◆ **Dataset section**:
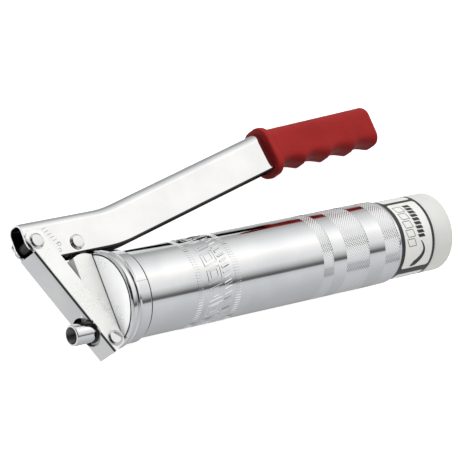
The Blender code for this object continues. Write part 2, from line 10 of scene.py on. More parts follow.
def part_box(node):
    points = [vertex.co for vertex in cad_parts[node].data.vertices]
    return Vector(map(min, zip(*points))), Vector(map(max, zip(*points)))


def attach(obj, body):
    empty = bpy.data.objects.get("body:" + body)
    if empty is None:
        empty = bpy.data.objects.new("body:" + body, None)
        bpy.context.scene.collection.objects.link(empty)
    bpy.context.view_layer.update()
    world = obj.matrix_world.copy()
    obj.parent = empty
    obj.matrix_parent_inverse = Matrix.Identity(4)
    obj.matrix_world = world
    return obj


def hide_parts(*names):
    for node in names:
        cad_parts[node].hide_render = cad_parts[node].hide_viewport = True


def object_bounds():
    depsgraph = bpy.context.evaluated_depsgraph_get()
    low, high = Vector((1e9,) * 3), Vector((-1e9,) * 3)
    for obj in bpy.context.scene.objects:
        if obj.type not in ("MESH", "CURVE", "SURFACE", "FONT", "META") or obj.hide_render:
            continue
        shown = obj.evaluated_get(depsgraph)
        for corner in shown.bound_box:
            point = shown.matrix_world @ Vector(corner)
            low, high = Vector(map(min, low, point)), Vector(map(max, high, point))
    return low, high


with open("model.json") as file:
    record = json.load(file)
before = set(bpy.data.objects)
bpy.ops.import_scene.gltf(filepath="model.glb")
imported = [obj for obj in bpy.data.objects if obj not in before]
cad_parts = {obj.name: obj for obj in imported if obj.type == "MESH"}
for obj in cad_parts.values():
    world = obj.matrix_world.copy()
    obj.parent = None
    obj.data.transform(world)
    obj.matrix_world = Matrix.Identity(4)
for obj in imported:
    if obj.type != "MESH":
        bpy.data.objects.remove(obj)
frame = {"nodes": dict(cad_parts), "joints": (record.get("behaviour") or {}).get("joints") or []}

# The looks of a lever-type grease gun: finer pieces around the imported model, their
# materials, a pale floor, soft studio light and the camera.

cad_low, cad_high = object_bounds()
CENTRE = (cad_low + cad_high) / 2
bpy.context.scene.view_settings.view_transform = "Standard"

# Places, from the frame

JOINTS = {joint["name"]: joint for joint in frame["joints"]}
LINK_FOOT = Vector(JOINTS["link_swing"]["pos_m"])
LEVER_PIVOT = Vector(JOINTS["lever_swing"]["pos_m"])


def middle(node):
    low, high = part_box(node)
    return (low + high) / 2


LINK_REACH = LEVER_PIVOT - LINK_FOOT
LINK_TILT = atan2(LINK_REACH.x, -LINK_REACH.y)
PLUNGER_PIVOT = middle("lever_plunger_rivet")
OUTLET_Y = middle("outlet_nozzle").y
BARREL_REAR, BARREL_FRONT = (corner.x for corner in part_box("barrel_tube"))
FACE_X = BARREL_FRONT + 0.0086  # the head's face
NOZZLE_TIP_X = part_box("outlet_nozzle")[1].x
REAR_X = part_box("cartridge_base")[0].x
LABEL_REAR, LABEL_FRONT = (corner.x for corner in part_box("cartridge_label"))

# Dimensions

BARREL_RADIUS = 0.0290
BARREL_WALL = 0.0008
ROLL_DEPTH = 0.0010
ROLL_LENGTH = 0.0075
KNURL_COLUMNS = 182
KNURL_DEPTH = 0.00030
KNURL_EDGE = 0.0001
KNURL_BANDS = ((0.0024, 0.0164), (0.0310, 0.0516), (0.0640, 0.0733))
RIB_COUNT = 96
RIB_ROWS = ((0.1484, 0.0042), (0.1806, 0.0040))
LARGE_SHAPES, LARGE_AT, LARGE_LENGTH = 15, 0.1620, 0.0112
SMALL_SHAPES, SMALL_AT, SMALL_LENGTH = 48, 0.1542, 0.0060
CARTRIDGE_RADIUS = 0.0275
CARTRIDGE_BORE = 0.0262
LABEL_INSET = 0.0003
LIP_RADIUS = 0.0326
SPIGOT_RADIUS = 0.0279
SPIGOT_BORE = 0.0250
SPIGOT_LENGTH = 0.0175
NECK_SOCKET_RADIUS = 0.0172
PASSAGE_RADIUS = 0.0046
BLOCK_DEPTH = 0.0152
BLOCK_HALF_WIDTH = 0.0076
BLOCK_TOP = 0.0316
BLOCK_ARCH_RISE = 0.0020
BLOCK_FOOT_RADIUS = 0.0052
BLOCK_FOOT_AT = 0.0298
PUMP_OFFSET = 0.0076
PLUNGER_RADIUS = 0.0045

RIVET_HEAD_RADIUS = 0.0052
RIVET_HEAD_HEIGHT = 0.0013
RIVET_SHANK_RADIUS = 0.0029
LINK_HALF_WIDTH = 0.0098
LINK_WALL = 0.0018
LINK_BEND = 0.0030
LINK_FRONT = 0.0074
LINK_REAR = 0.0081
LINK_FOOT_END = 0.0060
LINK_WINDOW_RADIUS = 0.0108
LINK_WINDOW_HEIGHT = 0.0138
BEYOND = 0.0200

LEVER_HALF_WIDTH = 0.0075
LEVER_WALL = 0.0015
LEVER_DEPTH = 0.0274
LEVER_EDGE_CHAMFER = 0.0008
LEVER_CROWN = 0.0062
LEVER_NOSE = 0.0065
LEVER_BASE = -0.0123
LEVER_SLOPE = radians(12.2)
LEVER_BEND_AT = 0.0653
LEVER_BEND_RADIUS = 0.1100
TAIL_SLOPE = radians(2.6)
TAIL_START = 0.2230
TAIL_BASE = 0.0255

GRIP_FRONT = 0.2108
GRIP_END = 0.3113
GRIP_HALF_WIDTH = 0.0112
GRIP_CORNER = 0.0082
GRIP_END_ROUND = 0.0036
GRIP_HEIGHT = 0.0297
GRIP_BELOW_TAIL = 0.0069
FLANGE_HALF_WIDTH = 0.0132
FLANGE_HALF_HEIGHT = 0.0176
FLANGE_CORNER = 0.0105
FLANGE_LENGTH = 0.0066
GROOVE_PITCH = 0.0230
GROOVE_DEPTH = 0.0031
GROOVE_FIRST = 0.2405

NOZZLE_RADIUS = 0.0070
NOZZLE_THREAD_RADIUS = 0.00475
NOZZLE_MOUTH_RADIUS = NOZZLE_THREAD_RADIUS + 0.0010
NOZZLE_BORE = 0.0039
NOZZLE_SPIGOT_RADIUS = 0.0051
THREAD_PITCH = 0.0010
THREAD_DEPTH = 0.00050

INK_HEIGHT = 0.00004
PANEL_REAR, PANEL_FRONT = 0.0208, 0.0462
PANEL_CORNER = 0.0022

RELIEF_DEPTH = 0.0001
CREAM_PLATING = ((0.70, 0.70, 0.680), (0.74, 0.74, 0.720))
WHITE_PLATING = ((0.92, 0.925, 0.93), (0.96, 0.965, 0.97))

# Node trees


class Number:
    """A number in a node tree. Arithmetic on it adds Math nodes."""

    def __init__(self, tree, source):
        self.tree = tree
        self.source = source

    def math(self, operation, *others):
        node = add_node(self.tree, "Math")
        node.operation = operation
        for socket, value in zip(node.inputs, (self, *others)):
            plug(self.tree, socket, value)
        return Number(self.tree, node.outputs[0])

    __add__ = partialmethod(math, "ADD")
    __sub__ = partialmethod(math, "SUBTRACT")
    __mul__ = partialmethod(math, "MULTIPLY")
    __truediv__ = partialmethod(math, "DIVIDE")

    def smooth(self, low, high, start=0.0, end=1.0):
        ends = {"From Min": low, "From Max": high, "To Min": start, "To Max": end}
        node = add_node(self.tree, "MapRange", {"Value": self, **ends})
        node.interpolation_type = "SMOOTHSTEP"
        return Number(self.tree, node.outputs["Result"])

    def ramp(self, stops):
        node = add_node(self.tree, "ValToRGB", {"Fac": self})
        elements = node.color_ramp.elements
        while len(elements) > 1:
            elements.remove(elements[-1])
        elements[0].position = stops[0][0]
        elements[0].color = (*stops[0][1], 1.0)
        for position, colour in stops[1:]:
            elements.new(position).color = (*colour, 1.0)
        return node.outputs["Color"]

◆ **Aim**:
Using the material above, quote the first line and each line after it, stopping at and including the line that holds "for node in".

◆ **Task solution**:
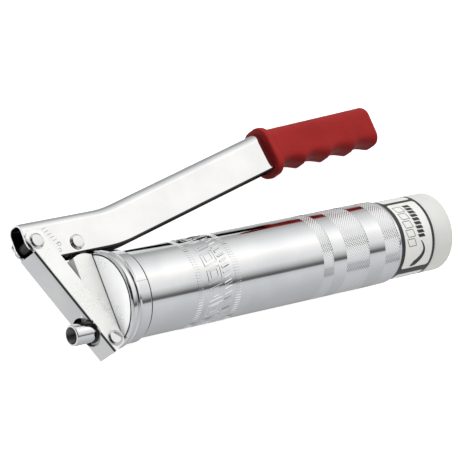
The Blender code for this object continues. Write part 2, from line 10 of scene.py on. More parts follow.
def part_box(node):
    points = [vertex.co for vertex in cad_parts[node].data.vertices]
    return Vector(map(min, zip(*points))), Vector(map(max, zip(*points)))


def attach(obj, body):
    empty = bpy.data.objects.get("body:" + body)
    if empty is None:
        empty = bpy.data.objects.new("body:" + body, None)
        bpy.context.scene.collection.objects.link(empty)
    bpy.context.view_layer.update()
    world = obj.matrix_world.copy()
    obj.parent = empty
    obj.matrix_parent_inverse = Matrix.Identity(4)
    obj.matrix_world = world
    return obj


def hide_parts(*names):
    for node in names:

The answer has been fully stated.